1. DRIVE ACCURACY
For ensuring that the RA axis drives to the Sidereal rate we have two methods: a Quartz Crystal oscillator offering the exact frequency or a Variable Frequency oscillator.
The Quartz oscillator is essential for photographic work and with a well aligned equatorial mounting will allow unguided exposures in excess of 30 minutes. These systems are more expensive as they require a unique crystal but offer the best performance. The products are detailed on the QUARTZ DRIVES SHEET. SYSTEM 3,4 and high performance SYSTEM 5.
The lower cost Variable Frequency oscillator (VFO) is adjusted by a knob on the hand control. The required rate must be adjusted by trial and error. The products are detailed on the VFO DRIVES SHEET. SYSTEM 1,2.
2. MOTOR TYPES
There are basically three motor types in normal use. These are STEPPER or SYNCHRONOUS or DC.
Synchronous motors have two wires (three wires for reversible types) and require operation using 240V ac at 50Hz. These plug directly into the mains. The synchronous motor based products and options have an inverter unit to produce the required voltages. The frequency of these motors can be quartz locked or variable by 20% maximum and are thus suitable for fine control only. There is no extra charge to provide 120V 60Hz based systems. The power is sufficient to drive the two motors in the old Celestron orange tube models.
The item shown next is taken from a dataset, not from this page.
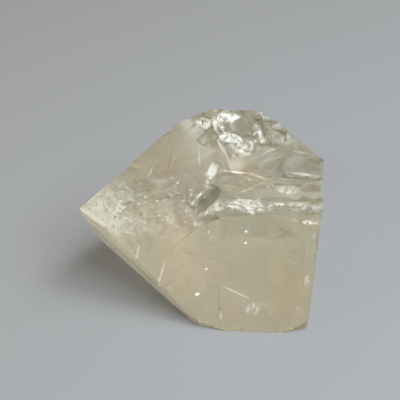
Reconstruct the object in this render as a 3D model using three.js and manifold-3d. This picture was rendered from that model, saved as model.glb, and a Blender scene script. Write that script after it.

Stepper motors have at least 5 wires and are driven by low voltages and are consequently safer in operation. They are suitable for fast movements, up to 50x sidereal rate depending on the version, without great expense. They also possess much higher torques for heavy telescopes. We offer 3 types for different loads.
These two motor types can be used on QUARTZ or VFO drives, and they can also be mixed on the same telescope. All motors have a connector to the drive box.
The DC motor is not capable of any constant speed unless it has position feedback with expensive electronics. This motor can be controlled by a "VFO" (or more accurately a variable speed control). We provide a declination option to drive such a motor.
3. HAND CONTROL
SYSTEMS 1 and 2 come with a non-detachable handset.
SYSTEMS 3 and 4 have an optional handset which is either fixed or detachable. The Sidereal rate comes from the drivebox and the HANDSET (with options) determines the coarseness of the adjustments.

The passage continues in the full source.